Michael at Reading A1 (I'm considering changing the name of this blog to "Michael at Reading A1 Says" because of how often that attribution appears here.) has read the NYT "Credibility Group" report and makes a bunch of good oberservations. For instance:
Didja catch how those confessions of lapse all seem to go in a single direction? Apparently nobody is more convinced of the Times' liberal bias than the Times itself. This barely even requires comment: the Credibility Group has fully adopted a critique of "labelling," and a rhetoric of "diversity," that only L. Brent Bozell and David Horowitz, respectively, could love—could hardly fail to love, seeing how tirelessly they've been propagandizing these very terms, the state-of the art language of right-wing victimization. Well, it's nice to see that hard work pays off. About the only thing missing here is the Times admitting that its Science section has persecuted Christians by being insufficiently skeptical about evolution.
Language matters after all and no place more than at a newspaper. Michael then asks:
... given the paper's new commitment to "diversity" and fairness in "labeling," is there any doubt where the boom's going to be lowered, first and foremost?
Nope! And up to the diversity plate steps Jodi Wilgoren and Gretchen Ruethling to get us started. They are the NYT reporters who covered the horrible murder of the two young girls in Illinois this week. (Bobo's country) Their story included the following:
By late Monday afternoon, a bouquet of pink and white carnations and a small cross reading "bless this child" had been laid on the doorstep of the Tobias home, where the brown drapes were drawn and no one answered the telephone or a knock on the door. At the park, the swings and merry-go-round were empty, but a collection of stuffed animals and bouquets had sprouted as a shrine.
"Lord God, we pray for the mothers and the dads of these girls," a woman said, as about 30 adults and children bowed their heads and held hands in prayer at the edge of a ravine. "Lord God, we pray for these children. Let us deal with this situation, Lord God, in peace."
Hundreds of parents and children gathered in a junior high school gymnasium Tuesday night to share information and listen to officials explain how families should help their children cope.
"Zion, you have proven yourself to be one of the strongest communities on the face of the earth," said Lane Harrison, the mayor of Zion, at the meeting. "This evening before you go to bed, get down on your knees and thank God that your children are safe."

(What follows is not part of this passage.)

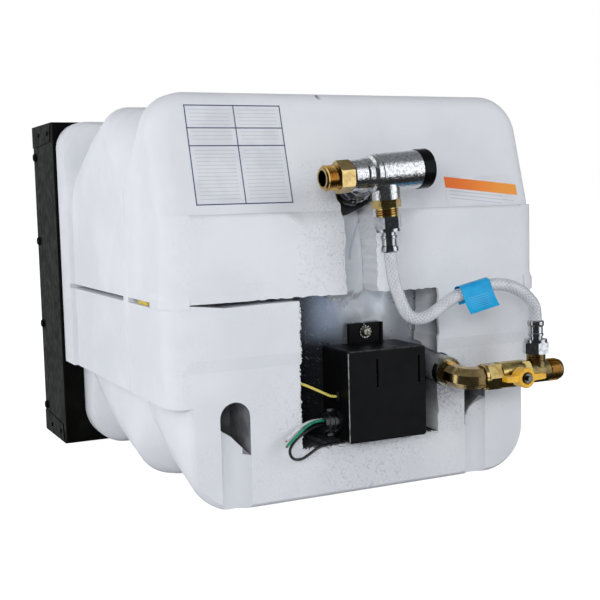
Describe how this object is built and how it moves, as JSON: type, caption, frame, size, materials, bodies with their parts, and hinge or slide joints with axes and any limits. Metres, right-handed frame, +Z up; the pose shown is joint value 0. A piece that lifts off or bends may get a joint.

The NYT is going down a winding path that's lit with blinding light here. Facts are facts but I'm wondering if they are going to take equal care to search out and work in mentions of spirituality in the wake of tragedies that happen outside of "rural America" or to groups who aren't products of the "Conservative Christian" labelling and noise machines. Of course, how will we know unless we have people on the scene ourselves to watch for expressions of various faiths at every disaster? How much attention paid to their religious expressions is enough? Should the religious practices of criminals be examined as well? Of their families? And what do we think about people, who, when caught in life's cruelest moments, don't publicly cry out to God for strength?
From the NYT Credibility Report:
Both inside and outside the paper, some people feel that we are missing stories because our staff lacks diversity in veiwpoints, intellectual grounding and individual backgrounds. We should look for all manner of diversity. We should seek talented journalists who happen to have military experience, who know rural America first hand, who are at home in different faiths.
I'm with Michael. I'm afraid that this is new "credibility" is going to be a one-way street.